[Records contained in a dataset]
--
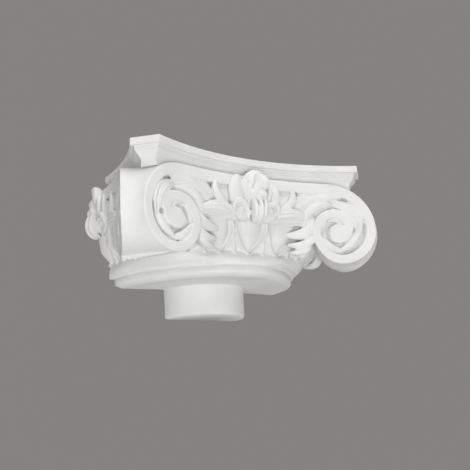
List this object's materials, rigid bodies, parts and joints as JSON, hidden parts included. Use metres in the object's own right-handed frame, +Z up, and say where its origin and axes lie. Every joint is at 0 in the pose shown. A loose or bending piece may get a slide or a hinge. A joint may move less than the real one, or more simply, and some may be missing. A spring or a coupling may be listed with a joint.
{
  "type": "half column capital",
  "caption": "Half round column capital with corner volutes, egg and dart and flowers, flat at the back to stand against a wall on a half column.",
  "frame": {"origin": "on the column's axis, in the flat wall face, at the level of the neck's underside", "axes": "+X to the right seen from the front, +Y into the wall, +Z up the column"},
  "size_m": [0.3876, 0.1777, 0.1897],
  "materials": {
    "primed_foam": "matte white primer on moulded rigid polyurethane foam"
  },
  "bodies": {
    "root": {"capital": "primed_foam"}
  },
  "joints": []
}
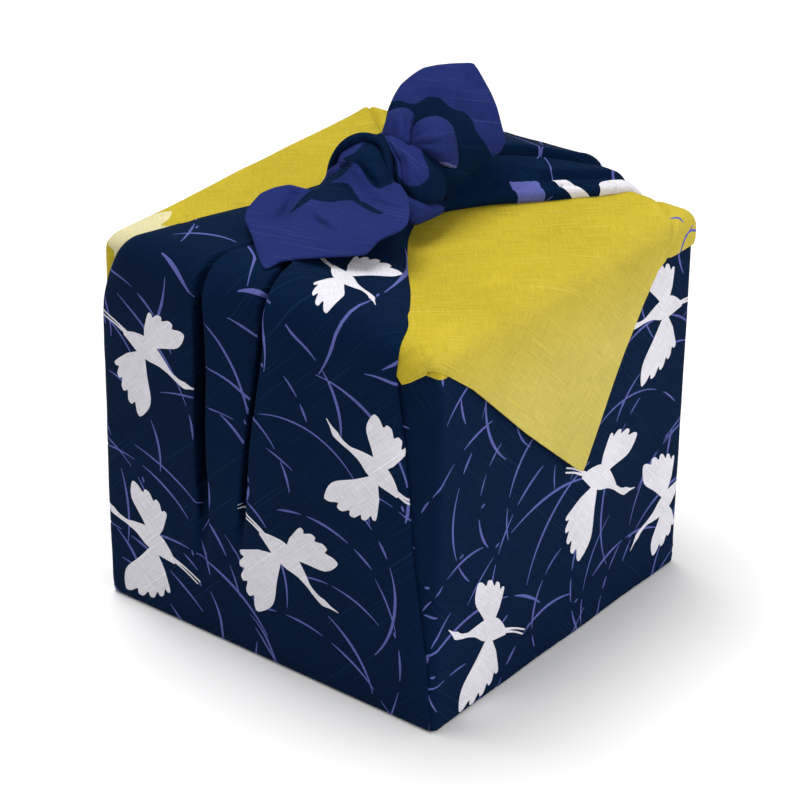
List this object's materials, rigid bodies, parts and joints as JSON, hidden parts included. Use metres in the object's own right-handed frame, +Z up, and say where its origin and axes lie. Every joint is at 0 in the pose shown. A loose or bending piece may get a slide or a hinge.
--
- [REQUIRED WORK]: Extract the full listing and reproduce each line exactly.

- [RESPONSE TO THIS EXERCISE]:
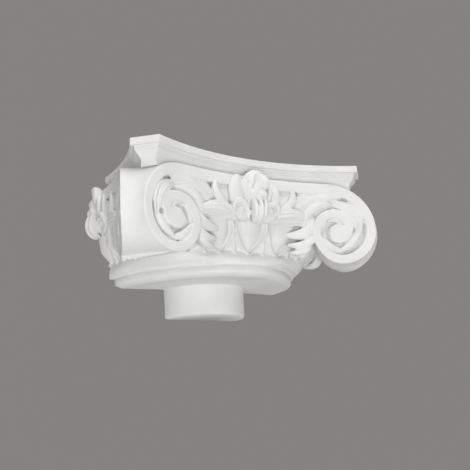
List this object's materials, rigid bodies, parts and joints as JSON, hidden parts included. Use metres in the object's own right-handed frame, +Z up, and say where its origin and axes lie. Every joint is at 0 in the pose shown. A loose or bending piece may get a slide or a hinge. A joint may move less than the real one, or more simply, and some may be missing. A spring or a coupling may be listed with a joint.
{
  "type": "half column capital",
  "caption": "Half round column capital with corner volutes, egg and dart and flowers, flat at the back to stand against a wall on a half column.",
  "frame": {"origin": "on the column's axis, in the flat wall face, at the level of the neck's underside", "axes": "+X to the right seen from the front, +Y into the wall, +Z up the column"},
  "size_m": [0.3876, 0.1777, 0.1897],
  "materials": {
    "primed_foam": "matte white primer on moulded rigid polyurethane foam"
  },
  "bodies": {
    "root": {"capital": "primed_foam"}
  },
  "joints": []
}
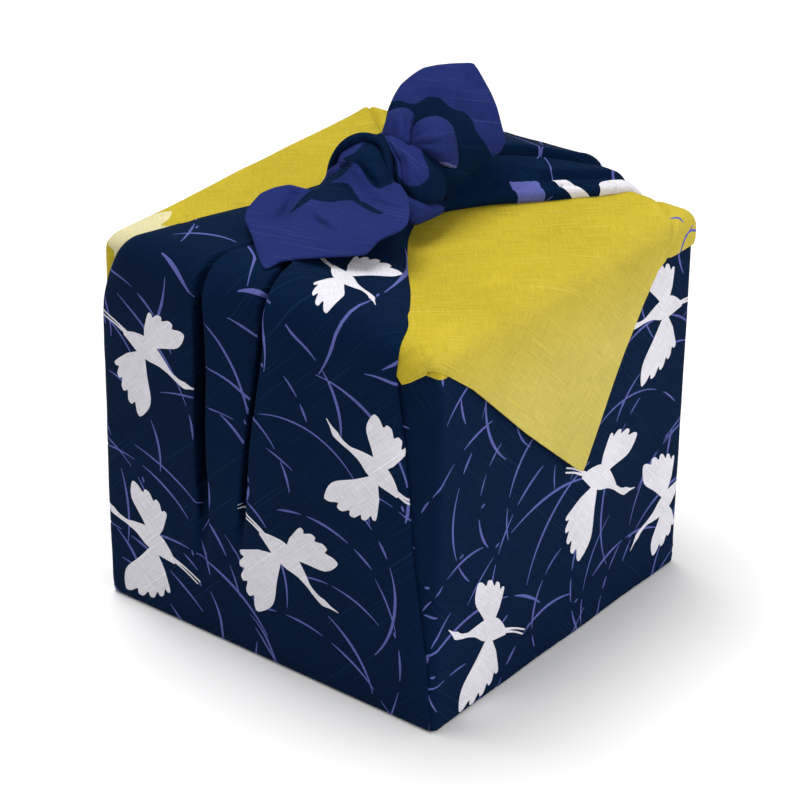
List this object's materials, rigid bodies, parts and joints as JSON, hidden parts included. Use metres in the object's own right-handed frame, +Z up, and say where its origin and axes lie. Every joint is at 0 in the pose shown. A loose or bending piece may get a slide or a hinge.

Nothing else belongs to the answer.